London Country's last Leyland National

SNB543 was part of the last order of 168 Nationals, placed in 1978 and was the last National delivered new to London Country Bus Services Limited, in December 1979.
543 being initially allocated to Reigate (RG), but was then reallocated to Guildford (GF).

It was during 1980, that 543 transferred to Addlestone (WY), to work the 437 route and operate between Kingston, Addlestone & Guildford.
In the lead up the privatisation, 543 was on the fleet list, of what was to become London Country South West, staying at Addlestone until 1986, when she returned to Guildford.
February 1988, saw London Country South West sold to the Drawlane Group.
In April 1989, the company adopted the trading name of "London & Country". A new two tone green and red livery was introduced.

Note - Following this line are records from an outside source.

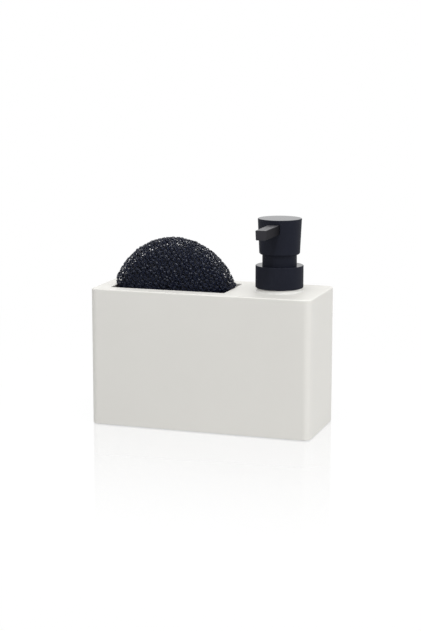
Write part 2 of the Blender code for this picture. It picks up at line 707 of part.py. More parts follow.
def make_dip_tube(material, deck):
    """The tube down to the base, cut at a slant so that it can't seal itself on the plate."""
    bore = DIP_TUBE_RADIUS - DIP_TUBE_WALL
    top = NIPPLE_TOP - SEAT_GAP
    tip = PLATE_TOP + DIP_TUBE_STANDOFF - BODY_HEIGHT
    profile = [(bore, top), (DIP_TUBE_RADIUS, top), (DIP_TUBE_RADIUS, tip), (bore, tip)]
    tube = add_mesh("dip_tube", turn(profile), material, deck)
    reach = DIP_TUBE_RADIUS + OVERRUN
    rise = reach * math.tan(DIP_TUBE_SLANT)
    middle = tip + DIP_TUBE_RADIUS * math.tan(DIP_TUBE_SLANT)
    square = round_rectangle(2 * reach, 2 * reach, 0)
    below = at_height(square, tip - OVERRUN)
    slanted = [(x, y, middle + rise * x / reach) for x, y in square]
    cut(tube, add_mesh("slant_cutter", loft([below, slanted]), None, deck))
    return tube


def spout_section(y, top_width, bottom_width, margin=0):
    """The spout's cross-section at one place along it, with its edges eased."""
    half_top = top_width / 2 + margin
    half_bottom = bottom_width / 2 + margin
    top = SPOUT_TOP + margin
    bottom = SPOUT_BOTTOM - margin
    ease = SPOUT_EDGE_CHAMFER
    right = [
        (half_bottom - ease, bottom),
        (half_bottom, bottom + ease),
        (half_top, top - ease),
        (half_top - ease, top),
    ]
    left = [(-x, z) for x, z in reversed(right)]
    return [(x, y, z) for x, z in right + left]


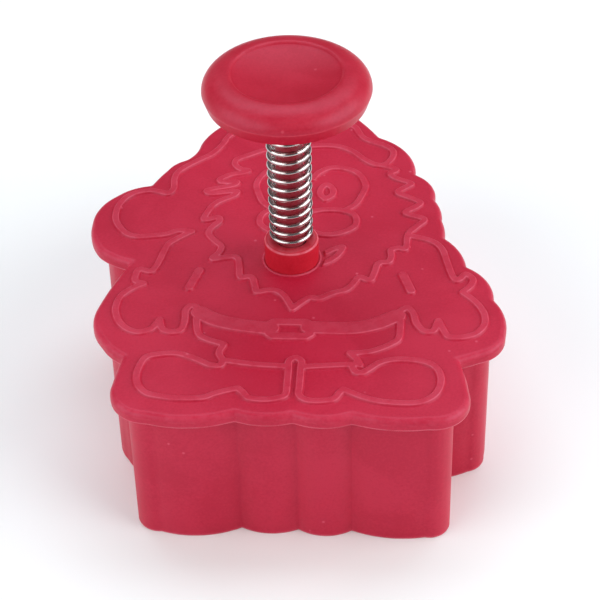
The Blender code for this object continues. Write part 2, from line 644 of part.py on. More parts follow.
def make_stamp_plate(axis, finish):
    """Tray that fills the cutting wall, with ridges below and a boss above for the stem."""
    stamp = flat_solid("stamp_plate", [STAMP_LOOP], STAMP_UNDER, STAMP_UNDER + STAMP_HEIGHT, parts)
    pocket = flat_solid("stamp_pocket", [STAMP_POCKET], STAMP_FLOOR, STAMP_UNDER + 2 * STAMP_HEIGHT)
    boss = turned("stamp_boss", [
        (0, STOP), (STAMP_BOSS_RADIUS, STOP), (STAMP_BOSS_RADIUS, STAMP_FLOOR - STAMP_FACE / 2),
        (0, STAMP_FLOOR - STAMP_FACE / 2)], cutters)
    socket = turned("stem_socket", [
        (0, STOP + FIT), (SOCKET_RADIUS, STOP + FIT), (SOCKET_RADIUS, STAMP_FLOOR), (0, STAMP_FLOOR)],
        cutters)
    ridges = flat_solid(
        "stamp_ridges", band_outlines(relief_lines(RIDGE_WIDTH), STAMP_LOOP, RIDGE_MARGIN),
        STAMP_UNDER - RIDGE_HEIGHT, STAMP_UNDER + RIDGE_HEIGHT)
    joined(stamp, pocket, "DIFFERENCE")
    joined(stamp, boss, "UNION")
    joined(stamp, socket, "DIFFERENCE")
    joined(stamp, ridges, "UNION")
    paint(stamp, finish)
    hang(stamp, axis)


def hang(thing, axis):
    """Parents a piece to the plunger's axis and leaves it where it is."""
    thing.parent = axis
    thing.matrix_parent_inverse = axis.matrix_world.inverted()


def make_plunger_axis():
    axis = bpy.data.objects.new("plunger_axis", None)
    axis.location = (*STEM_XY, COLLAR_TOP)
    parts.objects.link(axis)
    bpy.context.view_layer.update()
    return axis


red = material("red_moulding", (0.49, 0.035, 0.075), 0.45)
collar_red = material("red_collar", (0.45, 0.025, 0.05), 0.45)
knob_red = material("red_knob", (0.5, 0.04, 0.08), 0.42)
stem_red = material("red_stem", (0.4, 0.02, 0.045), 0.45)
stamp_red = material("red_stamp", (0.47, 0.032, 0.07), 0.5)
steel = material("spring_steel", (0.72, 0.7, 0.68), 0.2, 1.0)

plunger_axis = make_plunger_axis()
make_cutter_body(red)
make_guide_collar(collar_red)
make_return_spring(steel)
make_plunger_stem(plunger_axis, stem_red)
make_press_knob(plunger_axis, knob_red)
make_stamp_plate(plunger_axis, stamp_red)

for thing in parts.objects:
    if thing.type == "MESH":
        thing.data.shade_smooth()
        thing.data.set_sharp_from_angle(angle=SHARP_ANGLE)
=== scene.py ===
"""Looks of a spring-plunger biscuit cutter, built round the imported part.

Metres, +Z up. The figure's drawing is in millimetres, seen from above and measured from the stem's
axis. Plans and heights stay in millimetres until a mesh is made from them.
"""

import math

import bmesh
import bpy
import numpy as np
from mathutils import Matrix, Vector
from mathutils.geometry import delaunay_2d_cdt


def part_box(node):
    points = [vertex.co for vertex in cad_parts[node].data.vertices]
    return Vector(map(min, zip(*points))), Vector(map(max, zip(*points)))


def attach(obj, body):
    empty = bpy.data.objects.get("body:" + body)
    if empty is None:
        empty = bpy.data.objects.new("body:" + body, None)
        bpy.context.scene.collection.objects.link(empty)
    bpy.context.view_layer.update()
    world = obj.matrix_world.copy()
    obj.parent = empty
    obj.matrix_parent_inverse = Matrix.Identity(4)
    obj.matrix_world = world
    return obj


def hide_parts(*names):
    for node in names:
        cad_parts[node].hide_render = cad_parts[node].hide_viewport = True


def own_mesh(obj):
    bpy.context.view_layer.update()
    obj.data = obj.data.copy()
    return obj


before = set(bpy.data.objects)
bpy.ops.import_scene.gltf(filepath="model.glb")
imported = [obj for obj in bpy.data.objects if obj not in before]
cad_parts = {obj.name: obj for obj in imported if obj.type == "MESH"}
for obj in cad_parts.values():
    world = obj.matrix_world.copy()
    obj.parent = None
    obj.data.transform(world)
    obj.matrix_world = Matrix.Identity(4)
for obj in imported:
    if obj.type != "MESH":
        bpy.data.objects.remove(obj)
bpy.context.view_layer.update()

MM = 0.001

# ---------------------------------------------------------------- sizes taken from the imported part

stem_low, stem_high = (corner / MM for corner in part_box("plunger_stem"))
body_low, body_high = (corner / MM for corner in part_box("cutter_body"))
collar_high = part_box("guide_collar")[1] / MM
spring_low, spring_high = (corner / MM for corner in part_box("return_spring"))
knob_low, knob_high = (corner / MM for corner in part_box("press_knob"))
stamp_low, stamp_high = (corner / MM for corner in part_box("stamp_plate"))

STEM_AXIS = (stem_low + stem_high) / 2
OVERHANG = 2.2
RELIEF = 0.35
WALL = 1.2
PLATE = 2.0
PLATE_TOP = body_high.z - RELIEF
PLATE_UNDER = PLATE_TOP - PLATE
FIGURE_SIZE = np.array([body_high.x - body_low.x, body_high.y - body_low.y]) - 2 * OVERHANG
COLLAR_TOP = collar_high.z
SPRING_REST = spring_high.z - spring_low.z

# ---------------------------------------------------------------- other sizes, in millimetres

BAND = 1.1                 # width of a line of the relief
DASH = 1.4
BELT = 2.7
BUCKLE_FRAME = 1.5
RIM_TOP_ROUND = 0.9
RIM_FOOT_ROUND = 0.35
RIM_GLINT = 0.35             # painted highlight on the flange's rounded edge, beside that on the relief's shoulders
RIM_INSET = 0.02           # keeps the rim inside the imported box
EDGE_ROUND = 0.3           # of the cutting edge
BORE = 3.5
COLLAR = 4.0
WIRE = 0.8
COIL_RADIUS = 2.85         # to the middle of the wire
SEAT = COLLAR + 0.02       # the collar drops into this seat in the plate
SEAT_DEPTH = 0.6
BEAD_FOOT = 4.45           # outer foot of the fine bead round the collar
BEAD_RISE = 0.14
KEEP_OFF = 4.9             # the relief stays this far from the stem's axis
COLLAR_ROUND = 0.32        # of the collar's top edge
COLLAR_NECK = 3.2          # the collar below its seat
COLLAR_MOUTH = 0.25        # how far the socket's mouth flares
STEM = 2.0
STEM_CHAMFER = 0.3

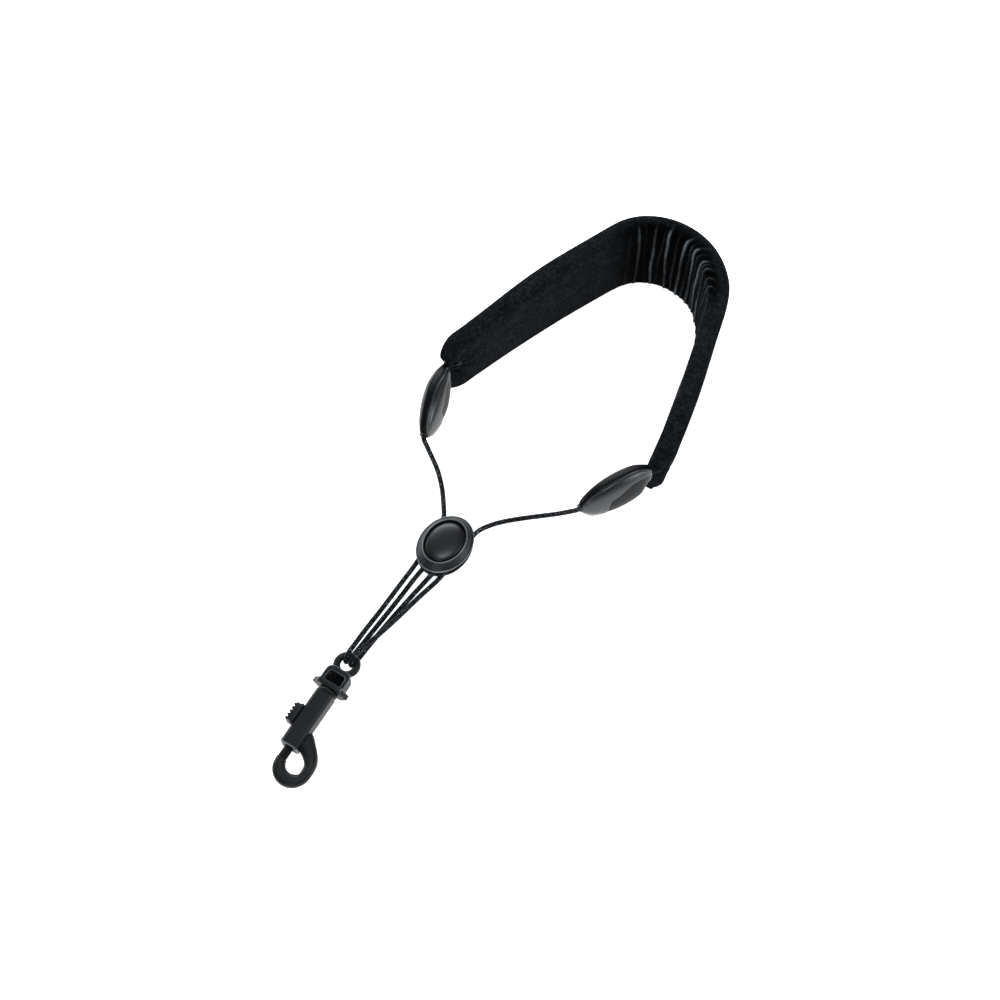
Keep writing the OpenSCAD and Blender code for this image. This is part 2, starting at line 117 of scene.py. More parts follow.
def outward(obj, weld=False):
    """Turns all faces outward, first joining a closed ring's ends if asked."""
    bm = bmesh.new()
    bm.from_mesh(obj.data)
    if weld:
        bmesh.ops.remove_doubles(bm, verts=bm.verts, dist=1e-7)
    bmesh.ops.recalc_face_normals(bm, faces=bm.faces)
    bm.to_mesh(obj.data)
    bm.free()
    return obj


def applied(obj, modifier):
    """The object with its modifier made part of the mesh."""
    bpy.context.view_layer.objects.active = obj
    bpy.ops.object.modifier_apply(modifier=modifier.name)
    return obj


def grid_faces(rows, cols, closed=True, start=0):
    """Quads over rows of cols points, closed round the row or left open."""
    i, j = np.meshgrid(np.arange(rows - 1), np.arange(cols if closed else cols - 1), indexing="ij")
    k = (j + 1) % cols
    quads = np.stack([i * cols + j, i * cols + k, (i + 1) * cols + k, (i + 1) * cols + j], -1)
    return [tuple(int(v) + start for v in q) for q in quads.reshape(-1, 4)]


def smoothstep(a, b, x):
    """0 before a, 1 past b and an easy rise between them."""
    t = np.clip((x - a) / (b - a), 0, 1)
    return t * t * (3 - 2 * t)


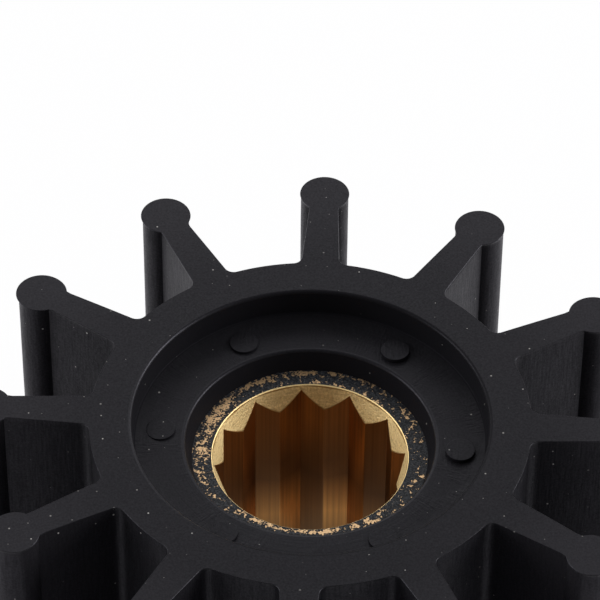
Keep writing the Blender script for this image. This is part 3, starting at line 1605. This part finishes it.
    def bareness(self, points: np.ndarray) -> np.ndarray:
        """Share of the film that is gone at some points of an end face.

        Each patch adds its strength times exp(-(a * a + b * b)), where a and b are the distances
        along and across the ring over the patch's half widths.

        Args:
            points: Array of shape (rows, columns, 3).

        Returns:
            Array of shape (rows, columns).
        """
        radius, angle = polar(points)
        total = np.zeros_like(radius)
        for middle, ring, along, across, strength in self.bare_patches:
            swing = (angle - middle + 180) % 360 - 180
            total += strength * np.exp(-((swing / along) ** 2) - ((radius - ring) / across) ** 2)
        return np.clip(total, 0, 1)

    def outside(self, shell: Shell) -> None:
        """The end faces with the small break round each mouth, and the bonded outside wall.

        Args:
            shell: The shell that gets them.
        """
        angles = self.columns()
        mouth, outer = self.mouth_diameter / 2, self.diameter / 2
        inner = mouth + self.rim_break
        face = self.width - self.depth
        chamfer = np.array([[mouth, face - self.rim_break], [inner, face]])
        radii = np.linspace(inner, outer, self.face_spans + 1)
        ring = paired(radii, face)
        for profile, finish, tone in (
            (chamfer, BrassFinish.TURNED, self.rim_tone),
            (ring, BrassFinish.FACED, 1.0),
        ):
            grid, uv = lathe(profile, angles)
            marks = paired(np.full(grid.shape[:2], tone), self.bareness(grid))
            shell.add_grid(grid, uv, finish, flip=True, marks=marks)
            grid, uv = lathe(paired(profile[:, 0], self.width - profile[:, 1]), angles)
            shell.add_grid(grid, uv, finish, marks=marks)
        wall = np.array([[outer, face], [outer, self.width / 2], [outer, self.depth]])
        grid, uv = lathe(wall, angles)
        shell.add_grid(grid, uv, BrassFinish.TURNED, flip=True)

    def build(self) -> bpy.types.Object:
        """Build and dress the insert.

        Returns:
            The finished object.
        """
        finishes = {
            BrassFinish.BROACHED: MachinedBrass(
                "broached_brass",
                upright=True,
                streaks=0.3,
                bright_hex="#f2b46c",
                dull_hex="#6c5541",
                roughness=0.3,
            ),
            BrassFinish.TURNED: MachinedBrass(
                "turned_brass",
                dull_hex="#a98450",
                roughness=0.62,
                lines=0.025,
                line_width=0.13,
                streaks=0.3,
                mottle=0.3,
                pits=0.07,
            ),
            BrassFinish.FACED: MachinedBrass(
                "faced_brass_with_rubber_film",
                film=True,
                bright_hex="#e0bd92",
                dull_hex="#5c4630",
                mottle=0.55,
            ),
        }
        shell = Shell()
        self.bore(shell)
        self.outside(shell)
        piece = shell.build("insert_metal", self.sharp_degrees)
        for number in BrassFinish:
            piece.data.materials.append(finishes[number].make())
        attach(piece, Body.ROOT.value)
        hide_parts("spline_insert")
        return piece


# ---------------------------------------------------------------- studio


@dataclass(frozen=True)
class Lamp:
    """A round lamp that points at the middle of the object.

    Attributes:
        name: The lamp's name.
        place: Where it hangs, in metres.
        power: Its power in watts.
        size: Its diameter in metres.
    """

    name: str
    place: tuple[float, float, float]
    power: float
    size: float = 0.6


@dataclass(frozen=True)
class Studio:
    """Plain pale floor, soft lamps and the camera."""

    aim: tuple[float, float, float] = (-2.492, 22.452, 63.5)  # mm
    distance: float = 559.4  # mm
    elevation: float = 45.18  # degrees above the floor
    heading: float = 2.393  # degrees that the view turns left of +Y
    roll: float = 0.519  # degrees
    lens: float = 241.34  # mm
    sensor: float = 36.0  # mm
    floor_size: float = 8.0  # m
    paper_hex: str = "#f1eff6"
    white_hex: str = "#ffffff"
    seen_glow: float = 0.94  # share of plain white in the floor that the camera sees
    mirrored_glow: float = 0.35  # share of plain white in the floor that gloss mirrors
    lamp_aim: tuple[float, float, float] = (0.0, 0.0, 0.05)  # m
    lamps: tuple[Lamp, ...] = (
        Lamp("lamp_behind", (-0.1, 0.75, 0.55), 1.05),
        Lamp("lamp_left", (-0.9, 0.0, 0.38), 3.9),
        Lamp("lamp_right", (0.88, 0.15, 0.36), 6.2),
    )
    world_light: float = 0.95
    # the surround's level changes from one part of a direction to another, between two levels:
    # (from, to, level at from, level at to)
    front_to_back: tuple[float, ...] = (-0.7, 0.0, 0.18, 1.0)  # darker on the camera's side
    middle_to_top: tuple[float, ...] = (0.65, 0.95, 1.0, 0.42)  # darker overhead
    middle_to_side: tuple[float, ...] = (0.3, 0.75, 0.0, 1.0)  # where a band at each side starts
    band_to_top: tuple[float, ...] = (0.3, 0.6, 1.0, 0.0)  # how high that band reaches
    band_floor: float = 0.9  # level outside the two bands; inside them it is 1 more

    def place_camera(self) -> None:
        """Put the camera on its line of sight, looking at its aim point."""
        up_angle, turn, roll = (math.radians(v) for v in (self.elevation, self.heading, self.roll))
        ahead = math.cos(up_angle)
        forward = np.array([-math.sin(turn) * ahead, math.cos(turn) * ahead, -math.sin(up_angle)])
        level = np.array([math.cos(turn), math.sin(turn), 0.0])
        above = np.cross(level, forward)
        right = math.cos(roll) * level + math.sin(roll) * above
        above = np.cross(right, forward)
        place = (np.array(self.aim) - self.distance * forward) * MM
        data = bpy.data.cameras.new("camera")
        data.lens = self.lens
        data.sensor_width = self.sensor
        camera = bpy.data.objects.new("camera", data)
        bpy.context.scene.collection.objects.link(camera)
        matrix = np.eye(4)
        matrix[:3] = np.stack([right, above, -forward, place], -1)
        camera.matrix_world = Matrix(matrix.tolist())
        bpy.context.scene.camera = camera

    def lay_floor(self) -> None:
        """A white floor that shows as white and still takes the object's shadow."""
        half = self.floor_size / 2
        mesh = bpy.data.meshes.new("floor")
        corners = [(-half, -half, 0), (half, -half, 0), (half, half, 0), (-half, half, 0)]
        mesh.from_pydata(corners, [], [(0, 1, 2, 3)])
        floor = bpy.data.objects.new("floor", mesh)
        bpy.context.scene.collection.objects.link(floor)
        material, tree = new_material("white_paper_floor")
        matt = add_node(tree, "BsdfDiffuse", values={"Color": linear(self.paper_hex)})
        glow = add_node(tree, "Emission", values={"Color": linear(self.white_hex), "Strength": 1.0})
        path = add_node(tree, "LightPath")
        gloss = {0: path.outputs["Is Glossy Ray"]}
        mirrored = add_node(tree, "Math", MULTIPLY, {1: self.mirrored_glow}, gloss)
        seen = {0: path.outputs["Is Camera Ray"], 2: mirrored}
        share = add_node(tree, "Math", MULTIPLY_ADD, {1: self.seen_glow}, seen)
        mixed = add_node(tree, "MixShader", links={0: share, 1: matt, 2: glow})
        add_node(tree, "OutputMaterial", links={"Surface": mixed})
        mesh.materials.append(material)

    def light_surround(self) -> None:
        """An even pale surround, darker in front and overhead, which the camera sees as white."""
        world = bpy.data.worlds.new("surround")
        bpy.context.scene.world = world
        world.use_nodes = True
        tree = world.node_tree
        tree.nodes.clear()
        way = add_node(
            tree, "SeparateXYZ", links={0: add_node(tree, "TexCoord").outputs["Generated"]}
        )
        across, ahead, up = way.outputs
        aside = add_node(tree, "Math", {"operation": "ABSOLUTE"}, links={0: across})
        behind, high, side, band = (
            add_node(tree, "MapRange", None, dict(enumerate(span, 1)), {0: part})
            for span, part in (
                (self.front_to_back, ahead),
                (self.middle_to_top, up),
                (self.middle_to_side, aside),
                (self.band_to_top, up),
            )
        )
        bands = add_node(tree, "Math", MULTIPLY_ADD, {2: self.band_floor}, {0: side, 1: band})
        level = add_node(tree, "Math", MULTIPLY, None, {0: behind, 1: high})
        level = add_node(tree, "Math", MULTIPLY, None, {0: level, 1: bands})
        level = add_node(tree, "Math", MULTIPLY, {1: self.world_light}, {0: level})
        seen = add_node(tree, "LightPath").outputs["Is Camera Ray"]
        level = add_node(tree, "Math", {"operation": "MAXIMUM"}, None, {0: level, 1: seen})
        white = {"Color": linear(self.white_hex)}
        shown = add_node(tree, "Background", None, white, {"Strength": level})
        add_node(tree, "OutputWorld", links={"Surface": shown})

    def hang_lamps(self) -> None:
        """A wide lamp behind the object and one at each side."""
        for lamp in self.lamps:
            data = bpy.data.lights.new(lamp.name, "AREA")
            data.shape = "DISK"
            data.size = lamp.size
            data.energy = lamp.power
            hung = bpy.data.objects.new(lamp.name, data)
            bpy.context.scene.collection.objects.link(hung)
            hung.location = lamp.place
            aim = np.array(self.lamp_aim) - np.array(lamp.place)
            hung.rotation_euler = Vector(aim).to_track_quat("-Z", "Y").to_euler()

    def set_up(self) -> None:
        """Build the whole studio."""
        self.place_camera()
        self.lay_floor()
        self.light_surround()
        self.hang_lamps()
        bpy.context.scene.view_settings.view_transform = "Standard"


def main() -> None:
    """Build the impeller's pieces and the studio."""
    logging.basicConfig(level=logging.INFO, format="%(name)s: %(message)s")
    for maker in (RubberBody(), SplineInsert()):
        piece = maker.build()
        LOG.info("%s: %d faces", piece.name, len(piece.data.polygons))
    Studio().set_up()


if __name__ == "__main__":
    main()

SNB543 was out shopped in the new livery in September 1990.

Drawlane was renamed British Bus in December 1992.
In the three months following November 1994, to January 1995, 543 repeatedly switched between Leatherhead (LH) and Guildford (GF). 
After the Alder Valley business was acquired by London & Country, the services were rebranded West Surrey Buses and then Guildford & West Surrey in December 1994.
SNB543 returned to Reigate in September 1995, her last allocation prior to beings semi retired, on the reserve fleet, from September, 1997.
January 1998 saw SNB543 end her career with London & Country as she was withdrawn from service and sold.
After a short rest she returned to service in March 1998 with Hall of Kennoway in Scotland, where she was painted into a blue and white livery.

In October 1999 she eventually retired and was purchased for preservation by well known bus preservationist Mike Nash.
In 2006 she was repainted into London & Country livery.

In late September 2012 she was sold to the newly formed SNB543 Group for continued preservation, to the SNB543 Group.

She can be seen regularly on the rally scene and information, regarding her history, her present and her future can be found on the SNB543 Group website.
The members of the SNB543 Group are David & Pat Salter and Stuart & Elaine Curwen.